After I became immersed in the writing and the new ideas, it began to feel as though the new perspective was really going to turn certain assumptions upside down. And I think it did. People had been thinking about this period as being dominated by explorations of French and Italian ideas, imitative experiments that were undertaken to emulate European prototypes. But I began to see that Olmstedian principles remained very, very strong long after the turn of the century. I became convinced that the fundamental principles that Olmsted and others of his era had organized their work around were still very much in play during the Country Place Era and that these provided a great vitality to the new estates designs.

The book makes a strong case that soaring views, dramatic topography, great trees and other natural elements played primary roles in the design of these places, even as designers responded to fashionable European trends."




Robin on criteria used for selecting the designers and estates for A Genius for Place

"I wanted the survey to be somewhat representative, but my first criterion was quality. The book needed to include the practitioners that were the best. So I eliminated a number of fine landscape architects who just didn't seem of the same caliber.

I then aimed for a certain geographic distribution, to see how the core ideas developed over several regions.

Third, I wanted to focus on places that still exist because I wanted to include contemporary photographs as a major element of the book.

There were several additional reasons for this--for starters, describing gardens that no longer exist in this kind of detail is very frustrating for readers.

More important, histories like this one can be useful to the people, the stewards, who are responsible for important sites. If stewards don't have a sense of the principles behind the original design decisions, how do they know what's important? As a steward, you need to understand the meaning of a place. Put another way, unless you have a hold on the central significance of the design, you can't be a good steward."


Robin on some surprising discoveries during her research:

"The biggest surprise to me was the still strong Olmstedian notion of nature as a fundamental force in design. There's no question that this group of designers and their colleagues were still very much soaring on the wings of these great 19th century designers like Olmsted.

Like Olmsted, each of them also shared a deeply felt sense of stewardship and

responsibility. They really felt like it was their job to take care of the land. Individually and collectively, they were appalled by the rate at which open land was disappearing, even back in the 1910s and 1920s. The sense of vanishing land was inspiring conservation initiatives. These were springing up outside and from within the profession.

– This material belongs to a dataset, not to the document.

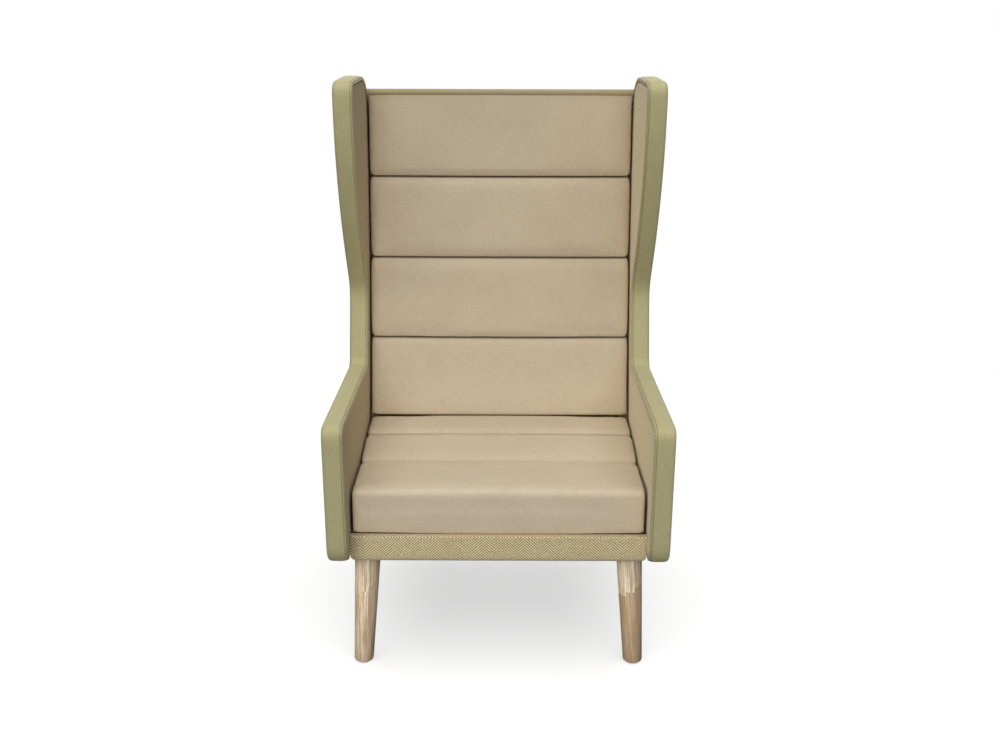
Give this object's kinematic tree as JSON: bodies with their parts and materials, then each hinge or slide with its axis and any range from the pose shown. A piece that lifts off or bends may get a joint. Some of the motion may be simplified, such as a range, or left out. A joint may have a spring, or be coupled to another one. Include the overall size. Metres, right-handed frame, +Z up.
{
  "type": "acoustic high back lounge chair",
  "caption": "Upholstered high back lounge chair with wing side panels in one with the arms, a channelled seat and back, and tapered round wooden legs.",
  "frame": {"origin": "centre of the footprint box on the floor", "axes": "+Z up, the seat faces -Y, +X to the right as seen from the front"},
  "size_m": [0.72, 0.8324, 1.219],
  "materials": {
    "cushion_fabric": "smooth plain-weave beige upholstery cloth with deep sewn channels",
    "band_fabric": "plain olive green upholstery cloth with a stitched edge seam",
    "herringbone_fabric": "herringbone weave in olive green and cream yarns",
    "lining_fabric": "black non-woven lining",
    "foam": "cut open-cell upholstery foam",
    "plywood": "sanded plywood, not lacquered",
    "beech": "planed solid beech",
    "leg_wood": "matt lacquered oak, laminated from staves",
    "steel": "zinc plated steel",
    "nylon": "moulded dark nylon",
    "elastic_webbing": "woven elastic webbing"
  },
  "bodies": {
    "root": {"back_board": "plywood", "back_cushion": "cushion_fabric", "back_foam": "foam", "back_post_left": "beech", "back_post_right": "beech", "back_rail_bottom": "beech", "back_rail_lumbar": "beech", "back_rail_top": "beech", "back_shell": "herringbone_fabric", "corner_block_front_left": "beech", "corner_block_front_right": "beech", "corner_block_rear_left": "beech", "corner_block_rear_right": "beech", "dust_cover": "lining_fabric", "front_rail_cover": "herringbone_fabric", "glide_front_left": "nylon", "glide_front_right": "nylon", "glide_rear_left": "nylon", "glide_rear_right": "nylon", "leg_bolt_front_left": "steel", "leg_bolt_front_right": "steel", "leg_bolt_rear_left": "steel", "leg_bolt_rear_right": "steel", "leg_front_left": "leg_wood", "leg_front_right": "leg_wood", "leg_plate_front_left": "steel", "leg_plate_front_right": "steel", "leg_plate_rear_left": "steel", "leg_plate_rear_right": "steel", "leg_rear_left": "leg_wood", "leg_rear_right": "leg_wood", "seat_cushion": "cushion_fabric", "seat_foam": "foam", "seat_rail_front": "beech", "seat_rail_left": "beech", "seat_rail_rear": "beech", "seat_rail_right": "beech", "seat_webbing": "elastic_webbing", "side_bolt_back_left": "steel", "side_bolt_back_right": "steel", "side_bolt_seat_front_left": "steel", "side_bolt_seat_front_right": "steel", "side_bolt_seat_rear_left": "steel", "side_bolt_seat_rear_right": "steel", "side_edge_band_left": "band_fabric", "side_edge_band_right": "band_fabric", "side_frame_left": "plywood", "side_frame_right": "plywood", "side_inner_pad_left": "herringbone_fabric", "side_inner_pad_right": "herringbone_fabric", "side_outer_pad_left": "herringbone_fabric", "side_outer_pad_right": "herringbone_fabric", "threaded_insert_back_left": "steel", "threaded_insert_back_right": "steel", "threaded_insert_seat_front_left": "steel", "threaded_insert_seat_front_right": "steel", "threaded_insert_seat_rear_left": "steel", "threaded_insert_seat_rear_right": "steel"}
  },
  "joints": []
}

There were also so many very, very talented women landscape architects.

Surprisingly, in the 1890s there was actually less resistance to women achieving a strong professional presence in society and culture than there has been in other times in the 20th century.

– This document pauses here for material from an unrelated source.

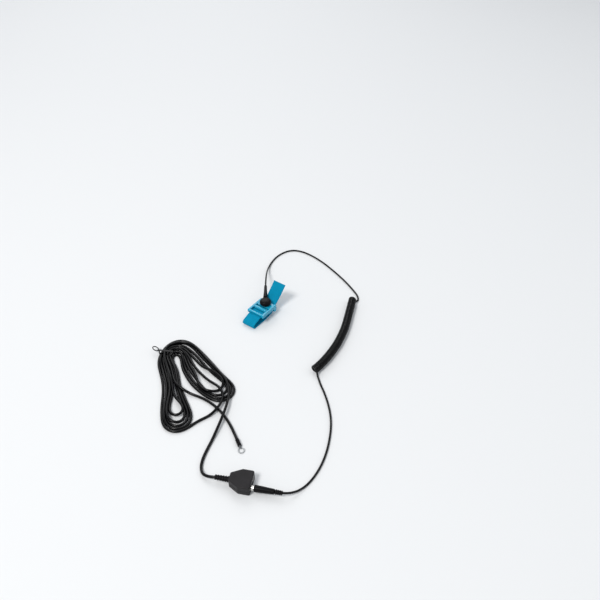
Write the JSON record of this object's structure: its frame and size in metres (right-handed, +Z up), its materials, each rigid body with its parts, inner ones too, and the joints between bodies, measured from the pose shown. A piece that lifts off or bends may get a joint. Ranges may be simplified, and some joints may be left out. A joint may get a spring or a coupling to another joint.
{
  "type": "esd wrist strap",
  "caption": "Elastic wristband with a buckle and snap, on a coil cord plugged into a common-point ground cord with a ring terminal.",
  "frame": {"origin": "on the floor under the middle of the wristband's own box, cords left out", "axes": "+X along the wristband towards its loose tail, +Y across it towards the side the coil cord leaves on, +Z up"},
  "size_m": [0.4069, 0.2863, 0.0321],
  "materials": {
    "elastic_blue": "woven elastic webbing, matt",
    "buckle_blue": "glossy moulded plastic",
    "black_plastic": "satin moulded plastic",
    "black_cord": "satin polyurethane jacket",
    "housing_black": "fine-grained moulded plastic",
    "nickel": "bright nickel plate",
    "stainless": "plain stainless steel",
    "brass": "plain brass",
    "resistor_body": "painted resistor body",
    "tin": "bright tin plate",
    "tie_black": "plastic-coated twist tie"
  },
  "bodies": {
    "wristband": {"elastic_band": "elastic_blue", "buckle_frame": "buckle_blue", "snap_stud": "nickel", "stud_contact_plate": "stainless"},
    "locking_bar": {"locking_bar": "buckle_blue"},
    "snap_socket": {"snap_socket": "nickel", "snap_spring": "stainless"},
    "coil_cord": {"connector_base": "black_plastic", "connector_cover": "black_plastic", "connector_boot": "black_plastic", "safety_resistor": "resistor_body", "lead_to_connector": "black_cord", "coil": "black_cord", "lead_to_plug": "black_cord"},
    "plug": {"plug_pin": "nickel", "plug_springs": "nickel", "plug_collar": "nickel", "plug_handle": "black_plastic", "plug_relief": "black_plastic"},
    "ground_lead": {"housing_lower": "housing_black", "housing_upper": "housing_black", "jack_sleeve_used": "nickel", "jack_sleeve_free": "nickel", "bus_strip": "brass", "cord_crimp": "brass", "mat_resistor": "resistor_body", "mat_snap": "nickel", "ground_relief": "black_plastic", "ground_lead_near": "black_cord", "hank_right": "black_cord", "ground_lead_cross": "black_cord", "hank_left": "black_cord", "cord_tie": "tie_black", "ring_lead": "black_cord", "ring_sleeve": "black_plastic", "ring_terminal": "tin"}
  },
  "joints": [
    {"name": "lock_hinge", "type": "hinge", "parent": "wristband", "child": "locking_bar", "pos_m": [-0.0095, 0, 0.0135], "axis": [0, -1, 0], "range_deg": [0, 80]},
    {"name": "snap_release", "type": "slide", "parent": "wristband", "child": "snap_socket", "axis": [0, 0, 1], "range_m": [0, 0.008]},
    {"name": "connector_swivel", "type": "hinge", "parent": "snap_socket", "child": "coil_cord", "pos_m": [0.0025, 0, 0.018], "axis": [0, 0, 1], "range_deg": [0, 280]},
    {"name": "plug_turn", "type": "hinge", "parent": "coil_cord", "child": "plug", "pos_m": [-0.2355, -0.169, 0.00625], "axis": [0.4226, -0.9063, 0], "continuous": true},
    {"name": "jack_pull", "type": "slide", "parent": "coil_cord", "child": "ground_lead", "axis": [-0.4226, 0.9063, 0], "range_m": [0, 0.028]}
  ]
}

Another surprising discovery is the very large role that clients played in the designs of the estates. Du Pont at Winterthur, Mabel Choate at Naumkeag, Edsel Ford were all very involved partners in the design process."


Robin on her favorite estate--Naumkeag by Fletcher Steele:

"It's just an amazing place. It has a kind of pungency to it, a specific tone. It's a very, very strong garden.

You really feel like you are transported to a completely different place. But at the same time you're very much of that place in the Berkshires looking west watching the sunset.

Steele's design is very responsive to the larger view. Every part of the garden relates to the views beyond, but at the same time there's an enormous amount going on internally that's interesting and stimulating.

Great gardens, like the ones in A Genius for Place, are constructed around both the big overarching ideas and the small details that charm and intrigue. Knowing how to balance these two dynamics in a design is the mark of a great landscape architect."



Robin Karson

Robin Karson is the founder and executive director of the Library of American Landscape History and the author of more than one hundred articles about American landscape history. Her books include Fletcher Steele, Landscape Architect (1989, rev. 2003); The Muses of Gwinn (1995); Pioneers of American Landscape Design (co-editor, 2000); and A Genius for Place (2007). She has organized several touring exhibitions for LALH on topics relating to American landscape history and is currently working on a LALH book about Warren H. Manning.

Karson is the recipient of three Honor Awards from the American Society of Landscape Architects and in 2004 was named a distinguished member of the Honor Society of Sigma Lambda Alpha for her "continued high-quality contribution to the scholarship of landscape architecture and the literature of landscape architecture history." She serves on several local and national boards.

Library of American Landscape History

Library of American Landscape History, Inc., is based in Amherst, Massachusetts. Founded in 1992, the not-for-profit organization produces books and exhibitions about North American landscape history. Its mission is to educate and thereby encourage thoughtful stewardship of the land.

LALH books are written by leading historians in the field. Richly illustrated, they appeal to general readers as well as specialists. LALH touring exhibitions reach large and diverse audiences in museums, galleries and botanical gardens across the nation.